Start
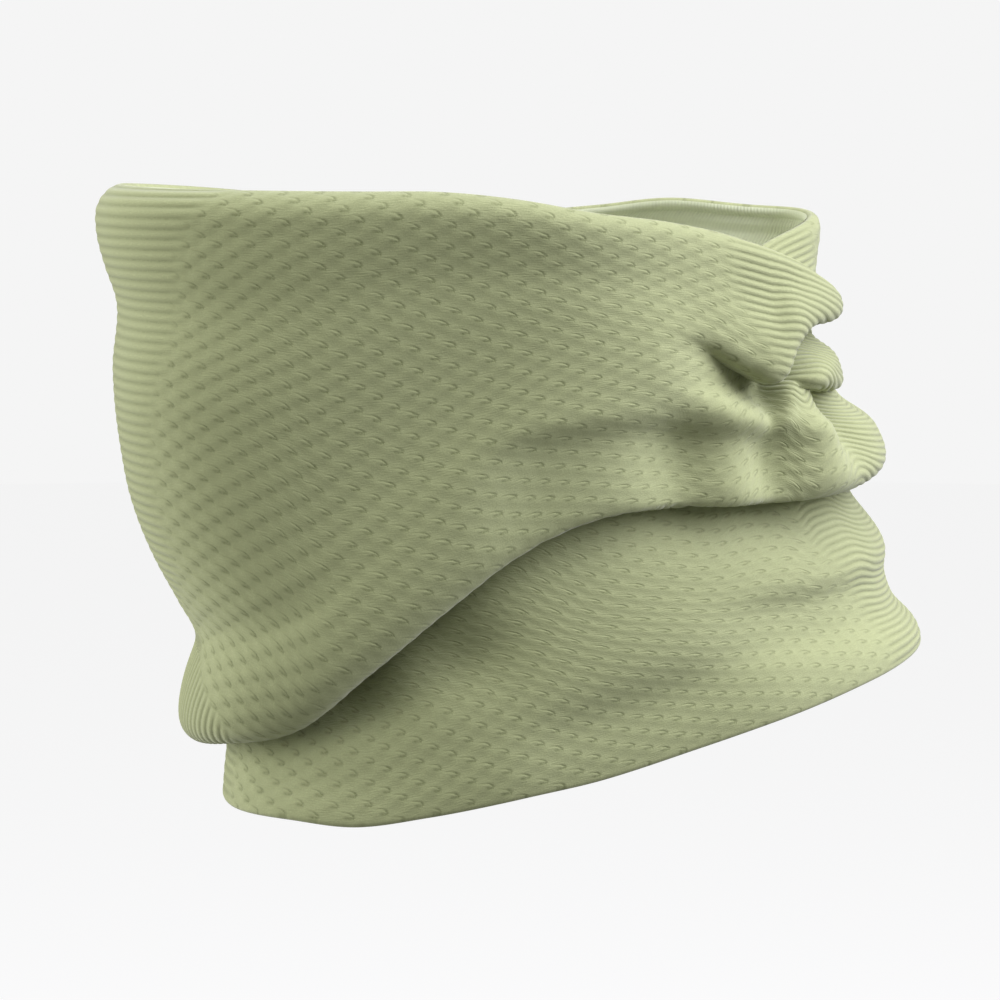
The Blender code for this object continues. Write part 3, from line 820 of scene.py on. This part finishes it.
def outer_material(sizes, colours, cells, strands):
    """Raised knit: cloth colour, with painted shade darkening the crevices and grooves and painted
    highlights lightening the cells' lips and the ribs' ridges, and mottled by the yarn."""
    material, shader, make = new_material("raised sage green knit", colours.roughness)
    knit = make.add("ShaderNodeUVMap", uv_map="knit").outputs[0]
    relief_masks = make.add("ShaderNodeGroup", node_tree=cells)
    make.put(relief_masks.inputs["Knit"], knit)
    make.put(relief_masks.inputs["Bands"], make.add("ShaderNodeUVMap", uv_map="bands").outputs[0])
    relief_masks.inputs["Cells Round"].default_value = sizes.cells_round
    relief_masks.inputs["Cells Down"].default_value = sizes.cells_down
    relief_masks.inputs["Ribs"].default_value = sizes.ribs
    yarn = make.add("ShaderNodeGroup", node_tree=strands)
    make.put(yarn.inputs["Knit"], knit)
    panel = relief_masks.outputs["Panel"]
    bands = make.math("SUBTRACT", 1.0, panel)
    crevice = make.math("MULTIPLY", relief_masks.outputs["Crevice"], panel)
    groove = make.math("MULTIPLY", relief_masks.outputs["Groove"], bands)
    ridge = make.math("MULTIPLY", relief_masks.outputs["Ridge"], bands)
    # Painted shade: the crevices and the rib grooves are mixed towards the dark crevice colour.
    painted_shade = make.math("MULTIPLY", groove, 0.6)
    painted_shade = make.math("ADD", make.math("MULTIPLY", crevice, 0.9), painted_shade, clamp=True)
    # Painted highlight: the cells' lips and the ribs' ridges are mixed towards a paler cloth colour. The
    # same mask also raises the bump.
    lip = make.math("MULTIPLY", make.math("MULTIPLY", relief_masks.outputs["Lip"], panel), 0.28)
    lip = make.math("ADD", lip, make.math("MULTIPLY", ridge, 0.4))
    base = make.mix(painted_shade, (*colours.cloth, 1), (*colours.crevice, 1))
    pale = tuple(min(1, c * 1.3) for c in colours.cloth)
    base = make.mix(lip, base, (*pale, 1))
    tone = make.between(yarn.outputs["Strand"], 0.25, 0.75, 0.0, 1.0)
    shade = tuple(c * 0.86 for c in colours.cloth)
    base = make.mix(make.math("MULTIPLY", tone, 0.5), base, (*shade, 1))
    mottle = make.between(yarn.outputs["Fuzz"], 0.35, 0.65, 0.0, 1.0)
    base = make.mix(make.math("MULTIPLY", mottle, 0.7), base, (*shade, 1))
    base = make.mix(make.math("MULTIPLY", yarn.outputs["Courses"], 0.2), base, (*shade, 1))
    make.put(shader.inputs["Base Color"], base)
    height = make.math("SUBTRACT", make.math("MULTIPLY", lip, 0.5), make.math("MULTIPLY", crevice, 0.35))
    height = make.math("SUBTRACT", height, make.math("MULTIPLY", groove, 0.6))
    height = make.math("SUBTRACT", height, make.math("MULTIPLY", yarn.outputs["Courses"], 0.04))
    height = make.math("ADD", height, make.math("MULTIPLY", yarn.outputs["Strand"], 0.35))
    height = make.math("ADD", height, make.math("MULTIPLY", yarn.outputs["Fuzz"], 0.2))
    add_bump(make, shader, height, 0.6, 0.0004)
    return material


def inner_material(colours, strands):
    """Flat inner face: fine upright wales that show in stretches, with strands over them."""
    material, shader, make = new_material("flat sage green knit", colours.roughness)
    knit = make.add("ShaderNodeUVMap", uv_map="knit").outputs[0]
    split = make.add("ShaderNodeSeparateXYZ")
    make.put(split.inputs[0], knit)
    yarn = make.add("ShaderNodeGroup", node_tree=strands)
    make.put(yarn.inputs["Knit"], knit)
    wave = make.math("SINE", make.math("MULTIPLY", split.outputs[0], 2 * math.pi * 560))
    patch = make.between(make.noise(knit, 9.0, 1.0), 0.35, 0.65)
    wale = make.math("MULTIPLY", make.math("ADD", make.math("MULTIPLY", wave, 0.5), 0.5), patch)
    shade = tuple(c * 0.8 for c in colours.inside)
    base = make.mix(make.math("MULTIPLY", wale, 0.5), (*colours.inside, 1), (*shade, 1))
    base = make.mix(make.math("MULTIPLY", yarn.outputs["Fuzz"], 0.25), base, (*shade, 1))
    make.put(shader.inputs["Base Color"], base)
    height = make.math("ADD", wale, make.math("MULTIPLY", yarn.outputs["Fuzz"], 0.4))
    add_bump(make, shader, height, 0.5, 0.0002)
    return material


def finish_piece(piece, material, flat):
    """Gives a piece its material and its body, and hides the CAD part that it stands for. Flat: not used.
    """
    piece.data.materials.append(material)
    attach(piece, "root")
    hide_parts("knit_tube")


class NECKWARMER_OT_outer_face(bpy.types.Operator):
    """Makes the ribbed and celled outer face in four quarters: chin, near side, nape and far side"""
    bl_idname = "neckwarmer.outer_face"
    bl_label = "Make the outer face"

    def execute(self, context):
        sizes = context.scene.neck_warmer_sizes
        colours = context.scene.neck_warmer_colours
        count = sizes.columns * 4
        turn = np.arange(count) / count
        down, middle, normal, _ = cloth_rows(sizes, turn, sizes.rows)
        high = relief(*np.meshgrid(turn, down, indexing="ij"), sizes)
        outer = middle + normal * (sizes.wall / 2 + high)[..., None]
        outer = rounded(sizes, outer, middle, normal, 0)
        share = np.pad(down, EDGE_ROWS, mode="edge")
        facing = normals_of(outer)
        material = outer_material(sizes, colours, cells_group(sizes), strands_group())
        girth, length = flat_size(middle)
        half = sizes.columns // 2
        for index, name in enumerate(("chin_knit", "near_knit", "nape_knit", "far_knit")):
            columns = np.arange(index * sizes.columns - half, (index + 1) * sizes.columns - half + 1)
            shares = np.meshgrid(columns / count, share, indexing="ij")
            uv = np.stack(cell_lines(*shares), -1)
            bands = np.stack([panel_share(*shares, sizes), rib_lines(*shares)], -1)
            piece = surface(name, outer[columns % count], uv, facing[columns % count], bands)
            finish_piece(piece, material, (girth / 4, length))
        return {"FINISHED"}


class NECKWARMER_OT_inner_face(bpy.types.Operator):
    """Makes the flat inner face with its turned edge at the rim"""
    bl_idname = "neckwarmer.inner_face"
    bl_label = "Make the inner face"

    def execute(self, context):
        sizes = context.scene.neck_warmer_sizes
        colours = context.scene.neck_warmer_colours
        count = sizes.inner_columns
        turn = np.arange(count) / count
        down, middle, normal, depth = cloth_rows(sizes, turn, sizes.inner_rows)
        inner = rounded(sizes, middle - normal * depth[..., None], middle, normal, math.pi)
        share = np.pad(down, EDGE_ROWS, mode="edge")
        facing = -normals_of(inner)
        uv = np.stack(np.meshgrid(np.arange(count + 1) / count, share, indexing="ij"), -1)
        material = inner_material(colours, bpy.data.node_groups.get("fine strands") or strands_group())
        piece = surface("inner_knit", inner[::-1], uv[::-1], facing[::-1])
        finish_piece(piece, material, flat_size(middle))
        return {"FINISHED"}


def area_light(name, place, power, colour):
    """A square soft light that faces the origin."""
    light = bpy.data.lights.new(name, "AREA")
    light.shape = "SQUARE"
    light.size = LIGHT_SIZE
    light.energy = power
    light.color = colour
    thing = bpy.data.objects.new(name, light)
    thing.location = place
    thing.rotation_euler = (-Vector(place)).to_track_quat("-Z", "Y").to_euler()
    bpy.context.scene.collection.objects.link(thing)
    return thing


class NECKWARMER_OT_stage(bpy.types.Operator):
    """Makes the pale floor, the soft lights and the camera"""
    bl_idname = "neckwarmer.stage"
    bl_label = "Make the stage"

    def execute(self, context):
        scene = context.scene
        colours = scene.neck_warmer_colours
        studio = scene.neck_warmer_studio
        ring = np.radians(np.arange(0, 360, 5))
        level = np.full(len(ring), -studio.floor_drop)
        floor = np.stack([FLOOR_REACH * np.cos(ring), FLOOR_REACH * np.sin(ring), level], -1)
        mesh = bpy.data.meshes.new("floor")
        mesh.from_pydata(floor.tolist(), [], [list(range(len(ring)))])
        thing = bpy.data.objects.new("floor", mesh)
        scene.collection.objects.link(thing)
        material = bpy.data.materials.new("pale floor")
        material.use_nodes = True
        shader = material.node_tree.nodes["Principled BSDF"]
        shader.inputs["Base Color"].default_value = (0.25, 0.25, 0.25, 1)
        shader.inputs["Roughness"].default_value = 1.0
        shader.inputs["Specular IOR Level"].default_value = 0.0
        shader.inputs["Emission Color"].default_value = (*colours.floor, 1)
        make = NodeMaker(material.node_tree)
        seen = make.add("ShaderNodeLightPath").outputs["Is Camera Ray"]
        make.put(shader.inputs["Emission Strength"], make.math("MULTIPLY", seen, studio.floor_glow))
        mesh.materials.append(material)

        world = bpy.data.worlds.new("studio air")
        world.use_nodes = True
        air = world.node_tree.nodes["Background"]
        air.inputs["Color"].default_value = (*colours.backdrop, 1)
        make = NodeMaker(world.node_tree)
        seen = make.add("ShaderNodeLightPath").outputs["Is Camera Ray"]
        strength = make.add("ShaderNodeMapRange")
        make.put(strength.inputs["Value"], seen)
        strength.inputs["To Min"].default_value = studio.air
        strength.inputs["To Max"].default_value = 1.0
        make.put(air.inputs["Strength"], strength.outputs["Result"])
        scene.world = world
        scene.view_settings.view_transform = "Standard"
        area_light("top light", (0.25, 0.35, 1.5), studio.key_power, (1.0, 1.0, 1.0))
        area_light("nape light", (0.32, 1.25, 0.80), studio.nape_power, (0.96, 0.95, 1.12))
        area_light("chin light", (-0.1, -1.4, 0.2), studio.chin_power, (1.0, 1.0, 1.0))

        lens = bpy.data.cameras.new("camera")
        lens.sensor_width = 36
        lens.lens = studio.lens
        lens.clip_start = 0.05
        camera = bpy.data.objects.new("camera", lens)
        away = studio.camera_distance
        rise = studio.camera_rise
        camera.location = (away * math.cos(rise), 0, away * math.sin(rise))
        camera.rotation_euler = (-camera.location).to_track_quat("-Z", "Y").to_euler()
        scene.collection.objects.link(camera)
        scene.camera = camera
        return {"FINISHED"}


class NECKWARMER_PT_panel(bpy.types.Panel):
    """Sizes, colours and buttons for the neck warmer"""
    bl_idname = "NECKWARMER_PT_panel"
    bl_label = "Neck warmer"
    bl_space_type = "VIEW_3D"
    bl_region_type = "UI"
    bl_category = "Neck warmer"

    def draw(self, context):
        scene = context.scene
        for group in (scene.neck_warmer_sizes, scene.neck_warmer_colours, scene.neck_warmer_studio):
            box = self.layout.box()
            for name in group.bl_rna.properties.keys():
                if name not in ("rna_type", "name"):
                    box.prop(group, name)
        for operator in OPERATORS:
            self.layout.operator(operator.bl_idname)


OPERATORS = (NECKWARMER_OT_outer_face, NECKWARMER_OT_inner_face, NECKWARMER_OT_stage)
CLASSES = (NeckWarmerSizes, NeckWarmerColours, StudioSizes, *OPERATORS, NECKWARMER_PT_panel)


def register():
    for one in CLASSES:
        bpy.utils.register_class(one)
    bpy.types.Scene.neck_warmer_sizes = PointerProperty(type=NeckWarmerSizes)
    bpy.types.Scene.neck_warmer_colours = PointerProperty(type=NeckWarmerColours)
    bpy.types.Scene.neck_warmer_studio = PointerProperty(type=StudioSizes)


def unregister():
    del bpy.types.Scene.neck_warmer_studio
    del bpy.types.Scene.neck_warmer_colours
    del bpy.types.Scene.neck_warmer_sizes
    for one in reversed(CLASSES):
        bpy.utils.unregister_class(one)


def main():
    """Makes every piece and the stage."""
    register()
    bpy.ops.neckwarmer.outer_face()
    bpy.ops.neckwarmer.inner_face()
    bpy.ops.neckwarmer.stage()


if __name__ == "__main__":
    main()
End
- **To do**: Where does the word "piece" appear? Return each line that holds it.

- **Expected answer**:
def finish_piece(piece, material, flat):
    """Gives a piece its material and its body, and hides the CAD part that it stands for. Flat: not used.
    piece.data.materials.append(material)
    attach(piece, "root")
            piece = surface(name, outer[columns % count], uv, facing[columns % count], bands)
            finish_piece(piece, material, (girth / 4, length))
        piece = surface("inner_knit", inner[::-1], uv[::-1], facing[::-1])
        finish_piece(piece, material, flat_size(middle))
    """Makes every piece and the stage."""